• _DIRECTIONS FOR THIS TASK_: Please output the data below exactly as given, starting at its first line and stopping after the line that contains "(190, -41.4), (282, -41.4), (300, -42.5)]".

• _STORED DATA_:
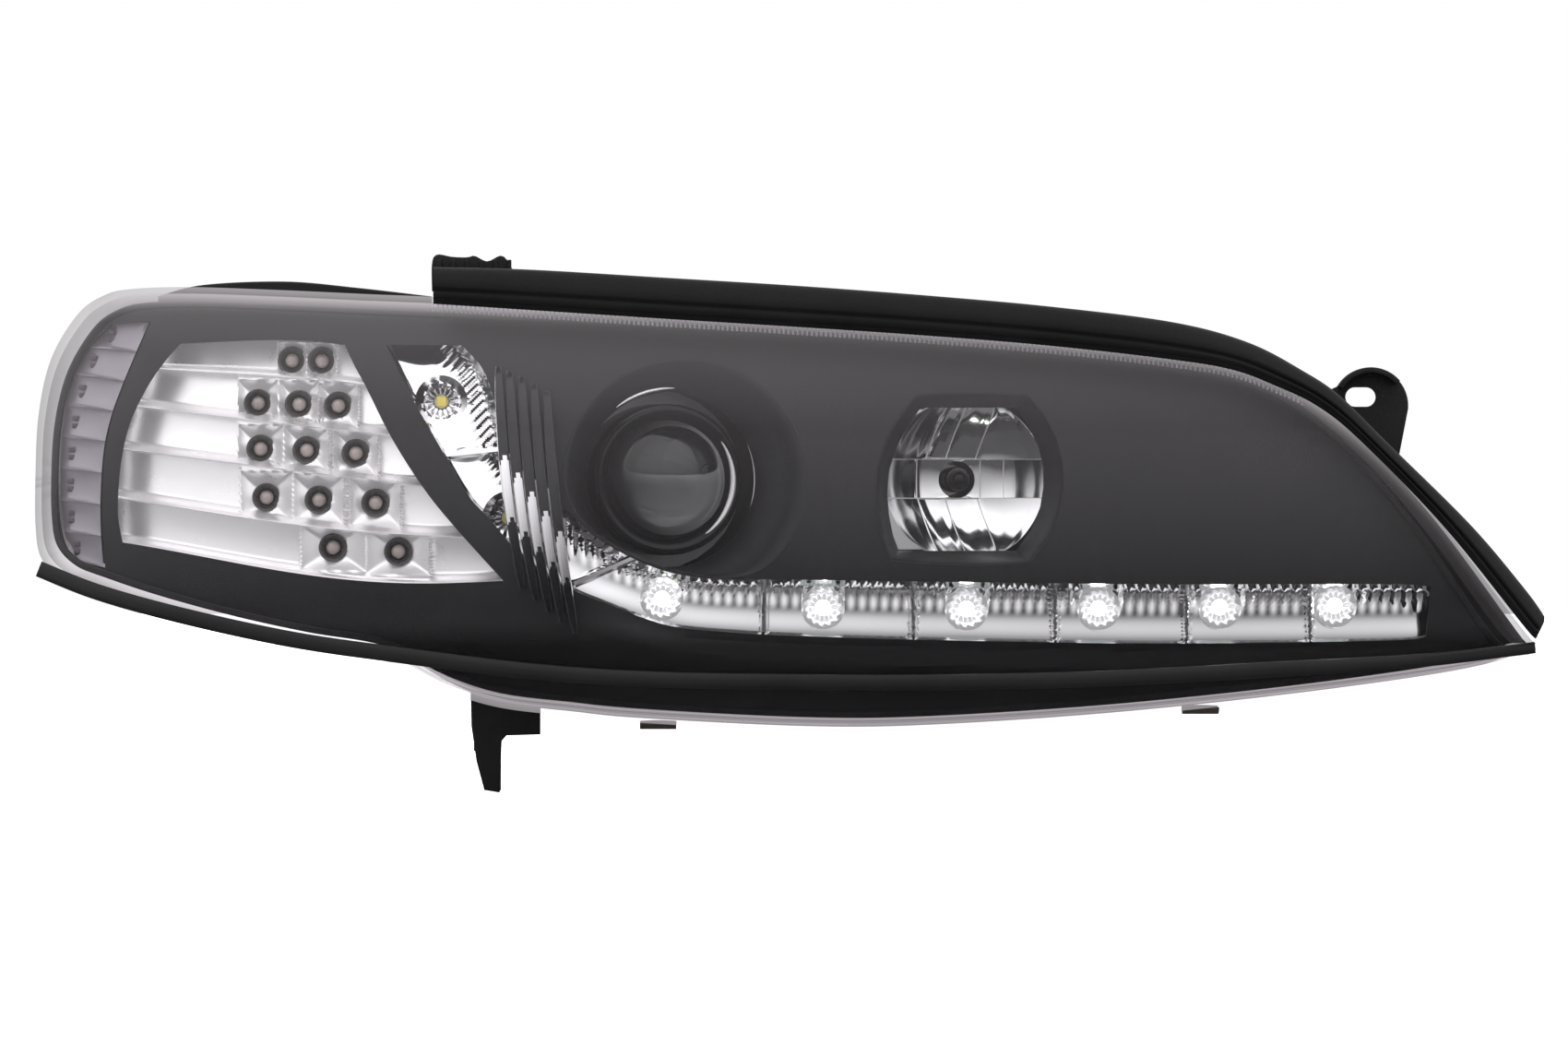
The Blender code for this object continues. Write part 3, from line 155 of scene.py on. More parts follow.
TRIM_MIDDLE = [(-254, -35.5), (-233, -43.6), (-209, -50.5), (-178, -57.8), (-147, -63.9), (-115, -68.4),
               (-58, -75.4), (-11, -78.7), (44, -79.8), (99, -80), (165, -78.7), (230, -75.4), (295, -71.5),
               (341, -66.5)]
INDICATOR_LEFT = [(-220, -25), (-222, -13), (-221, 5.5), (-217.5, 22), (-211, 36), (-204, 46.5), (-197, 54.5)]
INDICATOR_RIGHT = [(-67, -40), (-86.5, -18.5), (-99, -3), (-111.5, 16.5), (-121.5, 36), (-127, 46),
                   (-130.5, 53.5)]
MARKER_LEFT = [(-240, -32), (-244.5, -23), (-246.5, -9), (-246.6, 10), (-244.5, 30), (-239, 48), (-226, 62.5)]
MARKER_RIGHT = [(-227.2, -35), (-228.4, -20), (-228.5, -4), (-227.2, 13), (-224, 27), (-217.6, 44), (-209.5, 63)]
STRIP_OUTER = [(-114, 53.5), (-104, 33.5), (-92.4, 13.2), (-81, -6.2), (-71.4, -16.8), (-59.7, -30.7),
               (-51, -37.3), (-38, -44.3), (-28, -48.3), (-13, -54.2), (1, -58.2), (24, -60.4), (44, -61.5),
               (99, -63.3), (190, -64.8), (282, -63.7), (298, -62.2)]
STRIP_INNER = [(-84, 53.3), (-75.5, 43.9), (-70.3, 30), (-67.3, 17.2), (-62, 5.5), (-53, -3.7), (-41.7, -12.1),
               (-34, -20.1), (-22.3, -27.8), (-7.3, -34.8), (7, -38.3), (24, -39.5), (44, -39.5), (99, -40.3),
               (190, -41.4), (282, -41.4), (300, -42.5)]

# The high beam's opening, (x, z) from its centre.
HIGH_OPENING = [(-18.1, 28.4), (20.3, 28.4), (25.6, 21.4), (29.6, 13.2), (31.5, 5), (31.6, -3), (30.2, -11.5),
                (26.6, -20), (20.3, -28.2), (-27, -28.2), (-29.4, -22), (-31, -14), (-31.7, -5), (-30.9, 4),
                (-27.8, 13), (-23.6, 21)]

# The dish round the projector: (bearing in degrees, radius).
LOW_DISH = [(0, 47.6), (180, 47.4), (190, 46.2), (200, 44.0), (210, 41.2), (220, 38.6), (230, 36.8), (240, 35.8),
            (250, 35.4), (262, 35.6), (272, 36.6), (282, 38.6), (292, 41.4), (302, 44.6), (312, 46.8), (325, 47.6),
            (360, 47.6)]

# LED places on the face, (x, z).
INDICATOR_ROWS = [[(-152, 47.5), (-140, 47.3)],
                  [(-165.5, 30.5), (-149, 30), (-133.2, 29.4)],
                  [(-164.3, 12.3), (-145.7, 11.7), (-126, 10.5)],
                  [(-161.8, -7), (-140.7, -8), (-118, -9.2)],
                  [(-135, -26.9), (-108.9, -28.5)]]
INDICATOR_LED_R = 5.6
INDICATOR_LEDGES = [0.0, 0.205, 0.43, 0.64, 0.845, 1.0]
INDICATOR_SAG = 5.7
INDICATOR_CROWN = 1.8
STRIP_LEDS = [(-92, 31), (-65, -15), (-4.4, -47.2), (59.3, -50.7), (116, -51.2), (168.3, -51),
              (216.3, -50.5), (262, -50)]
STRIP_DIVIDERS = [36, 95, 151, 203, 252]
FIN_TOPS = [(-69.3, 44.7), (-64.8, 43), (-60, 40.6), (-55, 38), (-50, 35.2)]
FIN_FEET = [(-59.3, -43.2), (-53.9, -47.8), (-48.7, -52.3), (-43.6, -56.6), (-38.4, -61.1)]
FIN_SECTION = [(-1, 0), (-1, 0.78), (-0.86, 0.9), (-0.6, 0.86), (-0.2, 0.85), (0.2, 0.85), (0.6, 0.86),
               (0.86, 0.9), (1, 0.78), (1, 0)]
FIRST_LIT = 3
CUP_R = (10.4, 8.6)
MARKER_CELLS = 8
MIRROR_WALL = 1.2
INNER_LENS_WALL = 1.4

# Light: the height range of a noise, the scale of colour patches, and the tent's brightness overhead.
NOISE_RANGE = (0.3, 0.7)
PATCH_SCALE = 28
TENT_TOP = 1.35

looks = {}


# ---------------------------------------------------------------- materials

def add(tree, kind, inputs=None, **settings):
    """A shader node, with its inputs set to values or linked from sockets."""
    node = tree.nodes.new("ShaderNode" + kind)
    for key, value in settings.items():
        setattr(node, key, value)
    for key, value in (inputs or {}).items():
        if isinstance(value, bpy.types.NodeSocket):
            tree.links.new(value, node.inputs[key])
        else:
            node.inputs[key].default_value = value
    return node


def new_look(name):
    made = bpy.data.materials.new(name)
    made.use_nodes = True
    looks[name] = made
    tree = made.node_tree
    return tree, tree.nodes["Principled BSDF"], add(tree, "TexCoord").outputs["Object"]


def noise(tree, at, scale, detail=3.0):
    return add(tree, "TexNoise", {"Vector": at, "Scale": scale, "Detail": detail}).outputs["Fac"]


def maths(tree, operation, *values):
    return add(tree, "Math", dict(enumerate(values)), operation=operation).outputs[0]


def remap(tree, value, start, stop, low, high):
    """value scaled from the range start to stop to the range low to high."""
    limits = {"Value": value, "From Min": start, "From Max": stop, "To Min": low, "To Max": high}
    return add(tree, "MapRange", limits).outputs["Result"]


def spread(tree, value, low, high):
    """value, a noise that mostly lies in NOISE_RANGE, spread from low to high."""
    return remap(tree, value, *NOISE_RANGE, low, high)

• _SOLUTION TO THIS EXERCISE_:
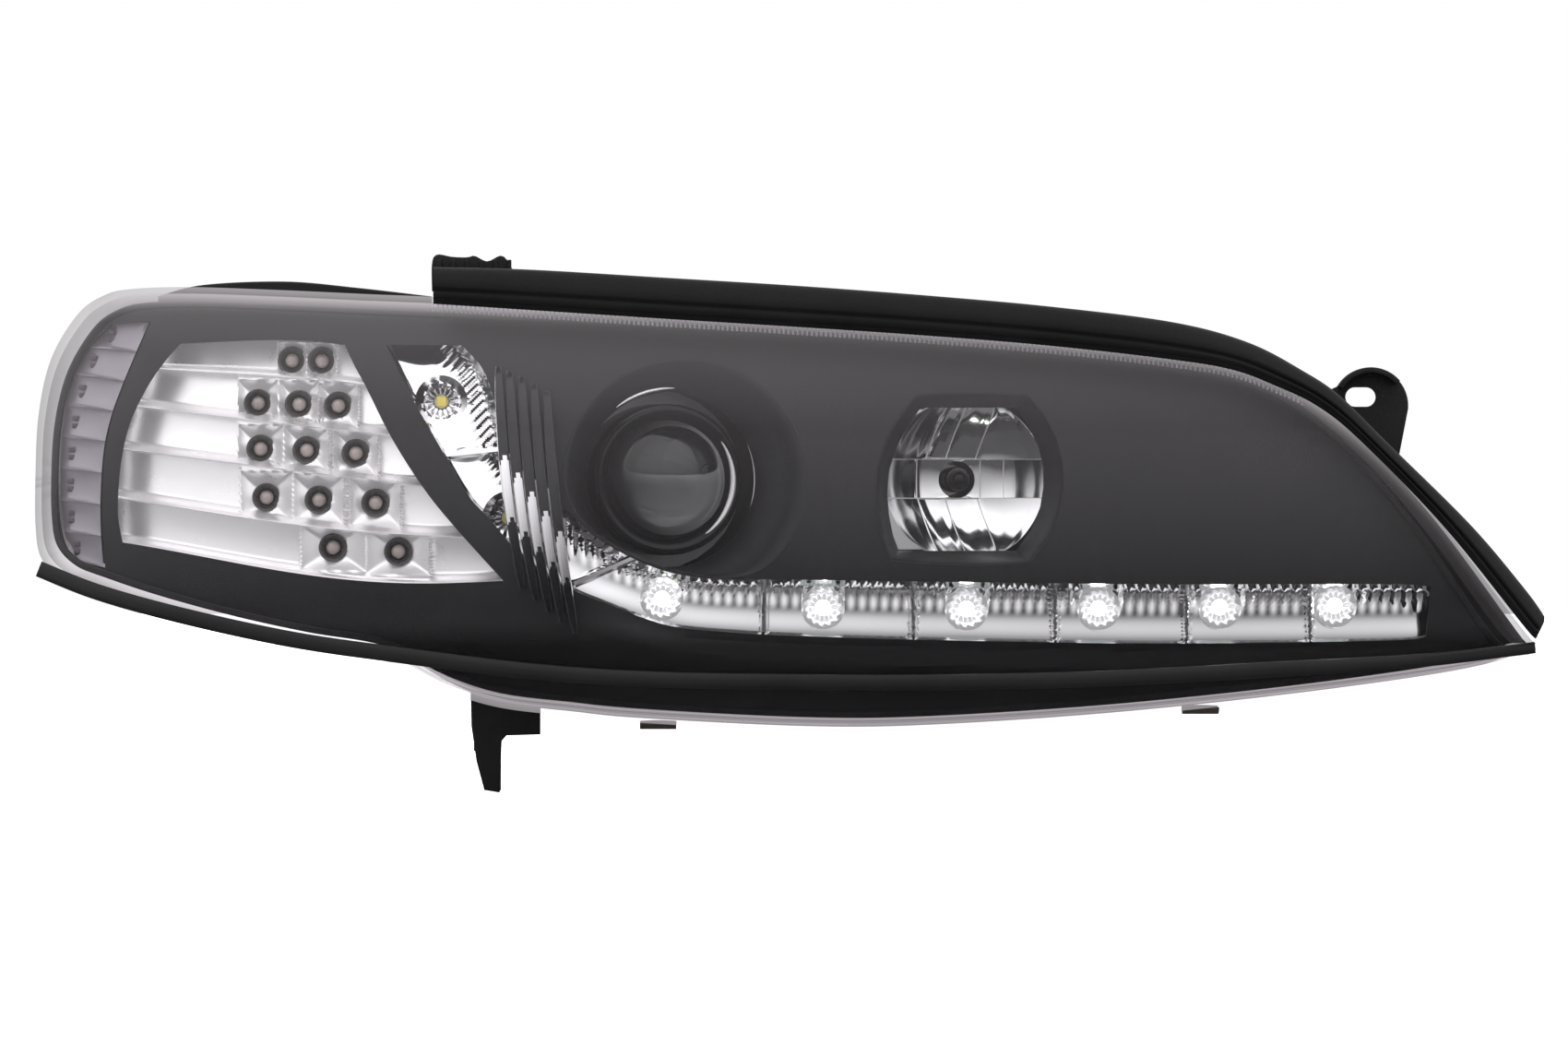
The Blender code for this object continues. Write part 3, from line 155 of scene.py on. More parts follow.
TRIM_MIDDLE = [(-254, -35.5), (-233, -43.6), (-209, -50.5), (-178, -57.8), (-147, -63.9), (-115, -68.4),
               (-58, -75.4), (-11, -78.7), (44, -79.8), (99, -80), (165, -78.7), (230, -75.4), (295, -71.5),
               (341, -66.5)]
INDICATOR_LEFT = [(-220, -25), (-222, -13), (-221, 5.5), (-217.5, 22), (-211, 36), (-204, 46.5), (-197, 54.5)]
INDICATOR_RIGHT = [(-67, -40), (-86.5, -18.5), (-99, -3), (-111.5, 16.5), (-121.5, 36), (-127, 46),
                   (-130.5, 53.5)]
MARKER_LEFT = [(-240, -32), (-244.5, -23), (-246.5, -9), (-246.6, 10), (-244.5, 30), (-239, 48), (-226, 62.5)]
MARKER_RIGHT = [(-227.2, -35), (-228.4, -20), (-228.5, -4), (-227.2, 13), (-224, 27), (-217.6, 44), (-209.5, 63)]
STRIP_OUTER = [(-114, 53.5), (-104, 33.5), (-92.4, 13.2), (-81, -6.2), (-71.4, -16.8), (-59.7, -30.7),
               (-51, -37.3), (-38, -44.3), (-28, -48.3), (-13, -54.2), (1, -58.2), (24, -60.4), (44, -61.5),
               (99, -63.3), (190, -64.8), (282, -63.7), (298, -62.2)]
STRIP_INNER = [(-84, 53.3), (-75.5, 43.9), (-70.3, 30), (-67.3, 17.2), (-62, 5.5), (-53, -3.7), (-41.7, -12.1),
               (-34, -20.1), (-22.3, -27.8), (-7.3, -34.8), (7, -38.3), (24, -39.5), (44, -39.5), (99, -40.3),
               (190, -41.4), (282, -41.4), (300, -42.5)]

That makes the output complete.